Because, after all, restaurateurs and merchants—many if not most of them, anyway—still have to figure in the ratings and reviews of wine critics in order to sell wine. A few, here and there, don’t, and I applaud them. But many others do need to cite a score on a shelf talker, bottlenecker or newsletter, because that’s what customers want, and the customer is always right. So they—restaurateurs and merchants—have a natural curiosity about how the process works, and moreover they have a right to know.
I never give away information so confidential it could compromise me. I tell the truth. I explain how the commenters on my blog, and other wine bloggers, taught me about transparency, and how grateful I am that they did, and how happy it makes me to tell them everything I can, without violating confidentiality agreements that could land me in a lawsuit.

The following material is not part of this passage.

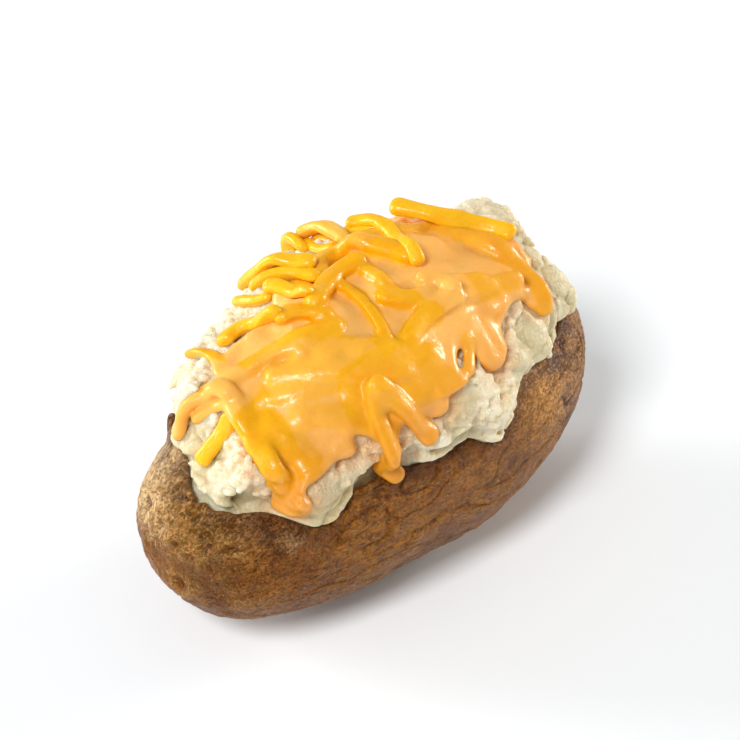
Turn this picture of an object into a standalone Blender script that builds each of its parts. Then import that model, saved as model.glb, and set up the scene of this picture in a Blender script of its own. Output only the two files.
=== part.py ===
"""A baked potato, opened along the top and heaped with fluffed flesh, cheese sauce and cheese shreds.

Metres, +Z up. X runs along the potato, -X to its blunt end. The front is -Y. The origin is on the
ground, under the middle of the potato's length.

The topping is laid out by address on the heap: `along` in mm from the middle towards +X, and
`around` in mm from the crest towards the front. A core line runs inside the heap, and an address
names a direction out of it: square to the line over its length, and fanning out past its ends.
"""

import math

import bpy
import numpy as np
from mathutils.bvhtree import BVHTree

MM = 0.001
GAP = 0.00035  # clearance between pieces that touch
LEDGE = 0.0006  # how far over the lip the heap starts

# The skin: a superellipsoid, blunt towards -X, slimmer towards +X and wider at that end.
HALF_LENGTH = 0.0650
HALF_WIDTH = 0.0309
HALF_HEIGHT = 0.0291
MIDDLE_HEIGHT = 0.0290
BLUNT_POWER = 3.33
SLIM_POWER = 1.70
POWER_CHANGE = 0.10  # the share of the half length over which one power gives way to the other
SECTION_POWER = 2.1
FLARE = 0.172
JACKET_WALL = 0.0032  # skin with the firm flesh that stays on it
LIP_WALL = 0.0020
FOOT_ANGLE = math.radians(13)  # the underside is flat out to here

# The opening's rim: its height, and (along, half width, rise) in mm of each dip or crest.
RIM_HEIGHT = 0.0440
FRONT_RIM = ((-41, 7, -6.0), (-10, 8, -2.5), (8, 7, -6.0), (23, 6, 3.5))
BACK_RIM = ((-30, 9, -2.0), (-4, 10, 2.0), (14, 9, -3.5), (38, 8, 1.5))
RIM_CLIMB_LIMITS = (60, 150)  # degrees from straight down
RIM_TURNOVER = 0.008  # half the width over which the front's rim gives way to the back's

# The heap of flesh: a superellipsoid, with a core line that runs inside it.
HEAP_HALF = np.array((0.0530, 0.0298, 0.0300))
HEAP_MIDDLE = np.array((0.0, 0.0008, 0.0425))
HEAP_LENGTH_POWER = 2.4
HEAP_SECTION_POWER = 2.5
CORE_HALF = 0.034
CORE_TURN = 0.022  # metres along, past the core's end, for each radian of fanning out
AROUND_TURN = 0.030  # metres around for each radian of tilt

# Large lumps of flesh: (along, around, half width, height) in mm.
CHUNKS = (
    (-53, 24, 9, 3.5),
    (-62, 40, 9, 3.0),
    (-38, 43, 9, 3.5),
    (-1, 36, 12, 5.0),
    (-11, 41, 8, 3.5),
    (9, 40, 9, 4.5),
    (40, 22, 10, 4.5),
    (25, 33, 8, 3.0),
    (41, -11, 11, 5.0),
    (-44, -15, 10, 3.5),
    (-57, -16, 8, 2.5),
    (-34, -20, 8, 3.0),
    (-12, -24, 9, 3.0),
    (8, -30, 9, 3.5),
    (26, -32, 10, 3.5),
    (-25, -38, 10, 3.5),
    (55, 14, 8, 2.5),
)
SMALL_LUMPS = 46
SMALL_LUMP_ALONG = (-62, 62)
SMALL_LUMP_AROUND = (-46, 46)
SMALL_LUMP_HALF_WIDTH = (4, 8)
SMALL_LUMP_HEIGHT = (0.8, 2.0)
LUMP_SEED = 7

# The sauce: its ends and edges by address in mm, with (along, half width, reach) of each lobe.
SAUCE_ENDS = (-52.0, 37.0)
SAUCE_FRONT = 33.0
SAUCE_FRONT_DROP = (-2.0, 3.0, -8.5)  # (along, half width, step) where the front edge draws back
SAUCE_LOBES = (
    (-46.5, 4.8, 16.0),
    (-30.5, 2.4, -8.0),
    (-24.0, 3.6, 4.0),
    (9.5, 4.8, 9.5),
    (21.5, 3.6, -2.0),
    (29.0, 4.4, 6.0),
)
LOBE_POWER = 4
SAUCE_BACK = -8.0
SAUCE_BACK_CORNER = (-45.0, 4.5, 17.0)
SAUCE_BACK_LOBES = ((-16.0, 5.0, 2.0), (14.0, 5.0, -27.0), (25.0, 7.0, -13.0), (33.0, 4.0, -6.0))
SAUCE_THICKNESS = 1.9
SAUCE_EDGE = 0.9
SAUCE_SHOULDER = 3.2
SAUCE_SINK = 2.0

# Shreds: (along, around, heading, length, first turn, second turn, width, arch) in mm and degrees.
# A heading of 0 runs towards +X and 90 towards the front. Later shreds lie on earlier ones.
SHREDS = (
    (-45, -1, 28, 26, -8, 8, 4.6, 0),
    (-38, 7, 46, 17, 4, 4, 4.2, 0),
    (-24, 10, 56, 13, -15, -10, 4.0, 0),
    (-28, -1, 20, 9, 20, 10, 4.0, 0),
    (-39, -12, 14, 15, 20, 20, 3.8, 0),
    (-5, -3, 172, 22, 18, -14, 4.4, 0),
    (-11, 2, 84, 13, 14, 16, 3.0, 0),
    (-12, 18, -12, 17, 6, -6, 4.4, 0),
    (7, 16, 36, 8, 8, 8, 4.0, 0),
    (13, 24, -34, 16, 14, 16, 4.2, 0),
    (9, 12, 20, 9, 10, 8, 3.6, 0),
    (-8, 8, 28, 9, 12, 6, 3.6, 0),
    (3, 5, 20, 8, 60, 10, 3.8, 0),
    (-46, 5, 102, 34, -6, -6, 3.6, 0),
    (-26, 21, 84, 27, 6, 0, 4.4, 0),
    (-20, 34, 50, 11, -24, -28, 4.0, 0),
    (-12, 28, 18, 9, 8, 8, 3.2, 0),
    (-51, 7, 186, 20, 25, 30, 4.0, 0),
    (-44, -5, -135, 24, 8, 8, 4.0, 0),
    (-26, -19, 84, 15, -30, -10, 3.8, 0),
    (-22, -20, -16, 24, 60, 50, 5.2, 1.2),
    (-10, -9, -8, 16, 34, 34, 4.6, 0),
    (-3, -20, 66, 8, 6, 6, 3.8, 0),
    (-4, -22, -14, 16, 50, 36, 4.2, 0.6),
    (25, -7, 104, 31, -24, -30, 4.4, 0),
    (5, -15, -22, 28, 76, 34, 4.4, 0),
    (24, -19, 58, 29, 4, 4, 4.8, 0.6),
    (-20, -26, -70, 18, -20, 16, 4.2, 0),
    (2, -24, -60, 20, -30, 20, 4.0, 0),
    (30, -20, -80, 17, 24, 10, 4.2, 0),
)
SHRED_THICKNESS = 1.9
SHRED_SECTION = ((1, 0), (0.62, 1), (-0.62, 1), (-1, 0), (-0.62, -1), (0.62, -1))
SHRED_END = 0.55  # its size at an end
SHRED_TAPER = 0.25  # how much of its size it gains each step away from an end
SHRED_STEP = 1.5
SHRED_ROWS = 2  # trail steps between the tube's rings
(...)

What I think I bring to the table, when I’m on the road helping Jackson Family Wines’ sales force to sell wine, is something unique: anyone can talk about technical data. Anyone can give his or her impressions about the wine. What few others can do is to talk about wine from the perspective of a former famous wine critic who’s been there, on the playing fields, at the center of the action, and who moreover—and by happy serendipity—started a little wine blog eight years ago that dragged me into the wonderful weirdness of social media. I don’t always tow the J.F.W. P.R. line. I told my employers when they hired me that they knew who I was, that I wasn’t going to turn into somebody else—at my age—and that, if they could live with that, I would be happy to represent J.F.W., a winery company I had admired and respected for twenty years, founded by a man whom I loved and revered. They said, “Fine. That’s what we want. Go out there, be you,” and that is what I do. So, bottom line: There is no job I can imagine that is more satisfying than to be paid to visit with these wonderful restaurateurs and merchants and relax, over great food and great wine, tell them what I can about the wines, describe my admiration for Jess, and discover areas of conversational interest that engage us. My biggest challenge on the road is to stick to a schedule: We tend to talk so much and so interestingly that, before you know it, we’re thirty minutes behind schedule for our next visit, and in L.A. or S.F. traffic, that’s a haul! Professionally, that’s a problem. Personally—for me and the restaurateurs and merchants I’m with—it’s a delight.
Anyway: I’m back in Oakland tomorrow (today, as you read this) after two weeks in Texas and Southern California. I will be reunited with Gus, the mere thought of which beings me comfort and joy. Have a fabulous weekend.